While eleven solid young men hid behind locked doors in fear, a woman walked alone to a tomb in the dark. And it is to her, not to Peter, not to John, not to any of the Twelve, that the Risen Christ chose first to appear (John 20: 11-18). Thomas Aquinas, who was not known for his generosity toward women in theological roles, nonetheless called her apostola apostolorum the apostle to the apostles, and recognised this as a title of genuine honour. For Aquinas, the mode of apostolicity matters: she was sent, she proclaimed, she was believed.
John 20 is the most quietly radical passage in all four gospels. Read it carefully and you notice that the resurrection narrative does not begin with a council of high priests, a gathering of the Twelve, or a male voice of authority. It begins with a woman, alone, weeping, in a garden, before dawn. Mary Magdalene comes to the tomb while it is still dark; the darkness is not merely meteorological. It is existential. The disciples have scattered. Hope is entombed. And yet she comes anyway.
When the angels ask her, Woman, why are you weeping? she answers not with theology but with grief: They have taken away my Lord, and I do not know where they have laid him. She is not performing faith; she is loving. And it is precisely love that is raw, unguarded, and unstrategic; that causes her to linger at the tomb when everyone else has gone home. The great Dominican theologian Edward Schillebeeckx wrote in Jesus: An Experiment in Christology that the resurrection was first experienced by those whose love for Jesus was total and non-transactional; those who had nothing to gain from allegiance to a dead prophet. Mary Magdalene fits this profile with devastating precision.
Mary meets Jesus in multiple levels at once. Firstly, when Jesus speaks her name, Mary, she turns and says one word, Rabboni, Teacher. This exchange is worth pausing over. In the ancient Jewish world, the relationship between a Rabbi and a disciple (talmid) was the most formative relationship a person could enter. Secondly, that Jesus calls her by name; and that she recognises him by voice is an enactment of the Good Shepherd passage from John 10, He calls his own sheep by name... the sheep follow him, for they know his voice. Mary Magdalene is, in John's Gospel, the first sheep to hear her name and follow. She is the first to know him after the resurrection.

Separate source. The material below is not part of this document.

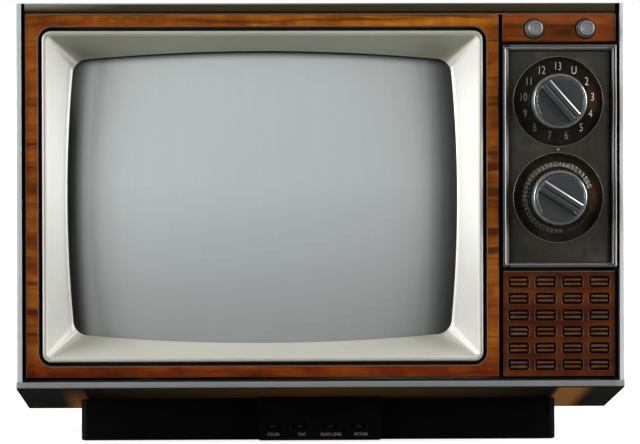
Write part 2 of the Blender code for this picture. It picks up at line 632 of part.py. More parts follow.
def build_pod():
    low, back = BASE_LOW + GAP, BASE_FRONT - GAP
    profile = [(POD_FRONT, low), (POD_FRONT, underside(POD_FRONT) - GAP),
               (back, underside(BASE_FRONT) - GAP), (back, low)]
    pod = put("control_pod", prism_x(profile, -POD_HALF_W, POD_HALF_W), "black_plastic")
    half_w = POD_HALF_W - POD_WALL
    cut(pod, "cut_pod", box(-half_w, half_w, POD_FRONT + POD_WALL, 110, low + POD_WALL, 28.0))
    board = put("control_board", box(-57, 57, 79.5, 98.0, 6.4, 8.0), "board")
    wheel_profile = [(WHEEL_BORE, WHEEL_LOW), (WHEEL_R, WHEEL_LOW),
                     (WHEEL_R, WHEEL_HIGH), (WHEEL_BORE, WHEEL_HIGH)]
    for i, (name, x) in enumerate(WHEELS.items()):
        cut(pod, f"cut_pod_{i}", box(x - 7.9, x + 7.9, 60, 82, WHEEL_LOW - 0.8, WHEEL_HIGH + 0.8))
        add(board, f"add_post_w{i}", cylinder(WHEEL_POST_R, 7.0, 20.0, 10, "Z"), (x, WHEEL_Y, 0))
        axis = empty(f"{name}_axis", (x, WHEEL_Y, 0), SET)
        put(name, lathe(wheel_profile, 18, "Z"), "black_plastic", axis)


# ---------------------------------------------------------------- back cover
COVER_FRONT = SHELL_BACK + GAP
COVER_STATIONS = (  # half width, bottom, top, corner radius, y: inside forwards, outside back
    (234.6, 64.5, 369.5, 20, COVER_BACK - 3), (284.5, 41, 413, 9, 348.5),
    (286.5, 41, 413, 9, COVER_FRONT), (302, 29.5, 441.5, 5, COVER_FRONT),
    (302, 29.5, 441.5, 5, 304.8), (290, 38, 416.5, 12, 304.8),
    (288, 38, SHELF_Z, 12, 350.0), (238, 62, 372, 22, COVER_BACK))
HUMP_BACK = 447.0
HUMP_HALF, HUMP_Y, HUMP_TAPER = 74, 385, 0.32  # half size at HUMP_Y, and its loss per mm of depth
VENT_COLUMNS = ((-190, 72), (75, 84), (172, 84))  # centre x, length
VENT_ROWS, VENT_LOW, VENT_PITCH = 8, 160, 24.0
CORD_HOLE = (-215, 92)  # (x, z)
HOLD_AT = (190, 0, 118)  # vertical hold


def hump(y, inset):
    half = HUMP_HALF - inset - (y - HUMP_Y) * HUMP_TAPER
    return level(rounded(*SCREEN_CENTRE, half, half, 14), y)


def build_back_cover():
    back = put("back_cover", loft([
        level(rounded(0, (low + high) / 2, half_w, (high - low) / 2, radius), y)
        for half_w, low, high, radius, y in COVER_STATIONS]), "brown_plastic", smooth=30)
    end = level(rounded(*SCREEN_CENTRE, 52, 52, 12), HUMP_BACK)
    add(back, "add_hump", loft([hump(COVER_BACK - 2, 0), hump(HUMP_BACK - 4, 0), end]))
    cut(back, "cut_hump", loft([hump(360.0, 3), hump(HUMP_BACK - 4.5, 3)]))
    vents = bmesh.new()
    for x, length in VENT_COLUMNS:
        for row in range(VENT_ROWS):
            z = VENT_LOW + row * VENT_PITCH
            add_block(vents, (x, COVER_BACK - 2, z), (length, 20.0, 7.0))
    cut(back, "cut_vents", vents)
    cut(back, "cut_cord", cylinder(3.6, 370, 410, 12), (CORD_HOLE[0], 0, CORD_HOLE[1]))
    cut(back, "cut_hold", cylinder(4.2, 370, 410, 12), HOLD_AT)


def build_back_fittings():
    axis = empty("vertical_hold_axis", HOLD_AT, SET)
    shoulder = COVER_BACK + 0.5
    hold_profile = [(3.0, 372.0), (3.0, shoulder), (7.5, shoulder), (7.5, 402.0), (6.6, 403.5)]
    put("vertical_hold_knob", rod(hold_profile, 18), "black_plastic", axis, smooth=40)

    terminals = put("antenna_terminals", box(80, 160, COVER_BACK + GAP, COVER_BACK + 4.3,
                                             84, 128, 1.0), "bakelite")
    for i, x in enumerate((94, 110, 131, 147)):
        add(terminals, f"add_screw_{i}", cylinder(3.8, COVER_BACK + 3, COVER_BACK + 6.8, 8),
            (x, 0, 106))


# ---------------------------------------------------------------- antenna lead
LEAD_LEFT, LEAD_W, LEAD_THICKNESS = 116.5, 9.2, 1.7
LEAD_PATH = (  # (y, z), from the shelf down the back
    (337.5, 417.2), (347.5, 417.2), (352.5, 415.9), (356.0, 413.2),
    (COVER_BACK + 0.6, 375.8), (COVER_BACK + 2.2, 370.0), (COVER_BACK + 2.2, 150.0),
    (COVER_BACK + 4.8, 130.0), (COVER_BACK + 4.8, 116.0))


def ribbon(path, thickness):
    """Outline of a flat lead that follows a (y, z) path, drawn to the left of travel."""
    points = [Vector(point) for point in path]
    directions = [(b - a).normalized() for a, b in zip(points, points[1:])]
    far = []
    for point, before, after in zip(points, directions[:1] + directions,
                                    directions + directions[-1:]):
        along = before + after
        normal = Vector((-along.y, along.x)).normalized()
        mitre = max(0.5, normal.dot(Vector((-before.y, before.x))))
        far.append(point + normal * thickness / mitre)
    return [tuple(point) for point in points + far[::-1]]


def build_twin_lead():
    lead = prism_x(ribbon(LEAD_PATH, LEAD_THICKNESS), LEAD_LEFT, LEAD_LEFT + LEAD_W)
    twin = put("twin_lead", lead, "twin_lead")
    add(twin, "add_lead_run", box(54.4, LEAD_LEFT + 4, 337.8, 346.9, 417.3, 418.8))


# ---------------------------------------------------------------- mains lead
HANK_X, HANK_Z = -150.0, 112.0
TURNS, PER_TURN = 2, 14
PLUG_Y = 419
CORD_START = [(CORD_HOLE[0], 384, CORD_HOLE[1]), (CORD_HOLE[0], 398, CORD_HOLE[1]),
              (-214.5, 402, 94), (-212, 404.5, 98)]
CORD_END = (  # x from the hank's centre, y, z from the hank's centre
    (-54, 425.3, 6), (-49, 424.8, 10), (-42, 423.3, 10), (-34, 421.0, 6),
    (-26, 419.3, 1), (-20, PLUG_Y, 0), (-13.5, PLUG_Y, 0))


def tube(path, radius, sides):
    """Sweeps a round section along a smooth path."""
    points = [Vector(point) for point in path]
    loops, side = [], Vector((1, 0, 0))
    for i, point in enumerate(points):
        ahead, behind = points[min(i + 1, len(points) - 1)], points[max(i - 1, 0)]
        along = (ahead - behind).normalized()
        side = (side - along * side.dot(along)).normalized()
        up = along.cross(side)
        angles = [2 * math.pi * k / sides for k in range(sides)]
        loops.append([point + (side * math.cos(angle) + up * math.sin(angle)) * radius
                      for angle in angles])
    return loft(loops)


def build_mains_lead():
    """The cord leaves the back cover, winds into a hank and ends in the plug."""
    path = list(CORD_START)
    for k in range(TURNS * PER_TURN + 1):
        angle = math.pi + 2 * math.pi * k / PER_TURN
        share = k / (TURNS * PER_TURN)
        path.append((HANK_X + (62 - 6 * share) * math.cos(angle), 405.5 + 19.5 * share,
                     HANK_Z - (24 - 5 * share) * math.sin(angle)))
    path += [(HANK_X + x, y, HANK_Z + z) for x, y, z in CORD_END]
    put("mains_cord", tube(path, 2.9, sides=5), "rubber", smooth=50)

    plug_at = (HANK_X, PLUG_Y, HANK_Z)
    plug = put("mains_plug", box(-13, 13, -7, 7, -9, 9, 2.0), "rubber", at=plug_at)
    for side in (-5, 5):
        y = side * 0.9
        add(plug, f"add_blade_{side}", box(11, 30, y - 0.8, y + 0.8, -3, 3), plug_at)


# ---------------------------------------------------------------- rabbit ears antenna
PIVOT_X, PIVOT_Y, PIVOT_Z = 26.0, 327.0, 433.0
ROD_WALL = 0.4
ROD_SECTIONS = (  # outer radius, start and end measured from the pivot
    (3.5, 12.0, 250.0), (2.8, 20.0, 252.0), (2.1, 22.0, 254.0), (1.4, 24.0, 256.0))


def build_swivel(side, swivel_axis):
    """Turret with two cheeks and a cross pin for the rod."""
    turret = put(f"{side}_swivel", cylinder(7.1, -11.9, -4.4, 16, "Z"), "black_plastic",
                 swivel_axis, smooth=40)
    for k, y in enumerate((-4.4, 2.1)):
        add(turret, f"add_{side}_cheek_{k}", box(-4.5, 4.5, y, y + 2.3, -6.0, 4.6),
            parent=swivel_axis)
    add(turret, f"add_{side}_pin", cylinder(1.25, -4.9, 4.9, 8), parent=swivel_axis)


def build_telescopic_rod(side, tilt_axis):
    """Four nested sections along +X of the tilt axis; the last is solid with a button end."""
    for number, (outer, start, end) in enumerate(ROD_SECTIONS, 1):
        bore = outer - ROD_WALL
        if number == 1:
            solid = rod([(outer, start), (outer, end), (bore, end), (bore, start + 6)], 12, "X")
        elif number < len(ROD_SECTIONS):
            solid = lathe([(bore, start), (outer, start), (outer, end), (bore, end)], 12, "X")
        else:
            solid = rod([(outer, start), (outer, end), (3.4, end + 0.4), (3.7, end + 1.6),
                         (3.7, end + 5.6), (2.8, end + 7.4)], 12, "X")
        section = put(f"{side}_rod_{number}", solid, "chrome", tilt_axis, smooth=40)
        if number == 1:
            add(section, f"add_{side}_tab", box(-2.9, start + 4, -1.7, 1.7, -3.0, 3.0),
                parent=tilt_axis)
            cut(section, f"cut_{side}_eye", cylinder(1.6, -6, 6, 12), parent=tilt_axis)


def build_antenna():
    stations = ((0.8, 0), (10.5, 0), (12.3, 1.8))  # height above the shelf, inset
    mount = put("antenna_base", loft([
        plan(rounded(0, PIVOT_Y, 54 - inset, 18 - inset, 7 - inset), SHELF_Z + height)
        for height, inset in stations]), "black_plastic", smooth=40)
    for side, sign, turn in (("left", -1, math.pi), ("right", 1, 0)):
        x = sign * PIVOT_X
        cut(mount, f"cut_socket_{side}", cylinder(7.5, SHELF_Z + 4.6, 450, 16, "Z"),
            (x, PIVOT_Y, 0))
        swivel_axis = empty(f"{side}_swivel_axis", (x, PIVOT_Y, PIVOT_Z), SET)
        build_swivel(side, swivel_axis)
        tilt_axis = empty(f"{side}_tilt_axis", (0, 0, 0), swivel_axis, turn)
        build_telescopic_rod(side, tilt_axis)


build_cabinet()
build_front_panels()
build_carrier()
build_mask()
build_faceplate()
build_funnel()
build_band()
build_neck_parts()
build_tuner_panel()
build_vhf_control()
build_uhf_control()
build_small_knobs()
build_loudspeaker()
build_tuners()
build_chassis()
build_transformers()
build_pedestal()
build_pod()
build_back_cover()
build_back_fittings()
build_twin_lead()
build_mains_lead()
build_antenna()
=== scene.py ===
"""Looks of a table-top television: detailed surfaces and procedural materials round the CAD frame.

The set faces -Y with its picture left of the tuner, X runs to the right and Z up. Pieces are drawn
in millimetres, with y counted back from the plane of the front rim. Materials work in metres.
"""

import math
from typing import NamedTuple

import bmesh
import bpy
from mathutils import Matrix, Vector


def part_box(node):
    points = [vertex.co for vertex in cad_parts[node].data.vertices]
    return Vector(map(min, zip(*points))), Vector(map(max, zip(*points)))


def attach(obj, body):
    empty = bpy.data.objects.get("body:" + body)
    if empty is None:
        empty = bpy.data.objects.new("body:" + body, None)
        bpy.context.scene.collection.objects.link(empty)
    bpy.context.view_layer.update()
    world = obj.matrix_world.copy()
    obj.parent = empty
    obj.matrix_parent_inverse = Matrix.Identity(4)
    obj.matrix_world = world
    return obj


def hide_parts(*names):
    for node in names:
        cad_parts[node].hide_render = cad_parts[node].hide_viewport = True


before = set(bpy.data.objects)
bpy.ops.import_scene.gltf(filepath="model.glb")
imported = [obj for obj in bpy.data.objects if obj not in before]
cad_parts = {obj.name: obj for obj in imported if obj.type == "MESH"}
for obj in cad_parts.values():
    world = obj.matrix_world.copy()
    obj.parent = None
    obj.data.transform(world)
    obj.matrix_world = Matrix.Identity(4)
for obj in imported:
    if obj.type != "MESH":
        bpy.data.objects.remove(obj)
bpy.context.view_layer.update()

MM = 0.001
RIM_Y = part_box("front_rim")[0].y


class Extent(NamedTuple):
    """A box in millimetres, with y counted back from the front rim's plane."""

    x0: float
    y0: float
    z0: float
    x1: float
    y1: float
    z1: float

    @property
    def cx(self):
        return (self.x0 + self.x1) / 2

    @property
    def cy(self):
        return (self.y0 + self.y1) / 2

    @property
    def cz(self):
        return (self.z0 + self.z1) / 2


def extent(node):
    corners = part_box(node)
    return Extent(*(n for c in corners for n in (c.x * 1000, (c.y - RIM_Y) * 1000, c.z * 1000)))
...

For Mary Magdalene, the encounter at the tomb is not merely a meeting, but she is commissioned. Go to my brothers and tell them, is the language of apostleship. Elizabeth SchĂĽssler Fiorenza, in her landmark feminist theological study In Memory ‘of Her, argues that the category of ‘apostle" in earliest Christianity was far broader than the later institutionalized Twelve. An apostle, in the Pauline sense, was one who had seen the Risen Lord and been sent by him (1 Corinthians 9:1). By this definition Mary Magdalene is an apostle before any of the men. She is sent first, to people who have not yet seen, with news they do not yet know.
If Mary Magdalene was the first witness, the apostle to the apostles, the one sent before the Twelve; why did tradition bury her? Karen King, Professor at Harvard Divinity School and an author, offers a careful historical argument: the suppression of Mary Magdalene's authority was not a conspiracy but a gradual institutional process. As the church moved from charismatic, Spirit-led communities toward hierarchical, episkopal structures (bishop-led orders), the memory of female leadership became theologically inconvenient. The Twelve were recast as the sole legitimate lineage. Women who had led, prophesied, and proclaimed were remembered, if at all, as assistants rather than initiators. Perhaps, in 2016, Pope Francis elevated the feast of Mary Magdalene (July 22) to the level of a feast; the same liturgical rank as the male apostles; precisely to correct this centuries-long minimization.
This is not incidental. Dorothee Sölle, the German liberation theologian, wrote that mystical encounter with God is available not to those with the most credentials but to those with the most availability; those who have made themselves empty enough to receive. Mary Magdalene, standing at the tomb, weeping and searching, is a figure of radical availability. She has no agenda except love. She is not running for anything. She is not positioning herself. She is simply there, in the dark, looking for someone she loves. And that, perhaps, is the deepest answer. The Risen Christ did not appear first to the Twelve not because they were unworthy, but because they were not there. Discipleship, in its deepest form, is not a title conferred. It is a posture, a turning toward. And Mary Magdalene turned, and kept turning, until Love itself called her name.

this perhaps puts Mary Magdalene in a right perspective. thank you.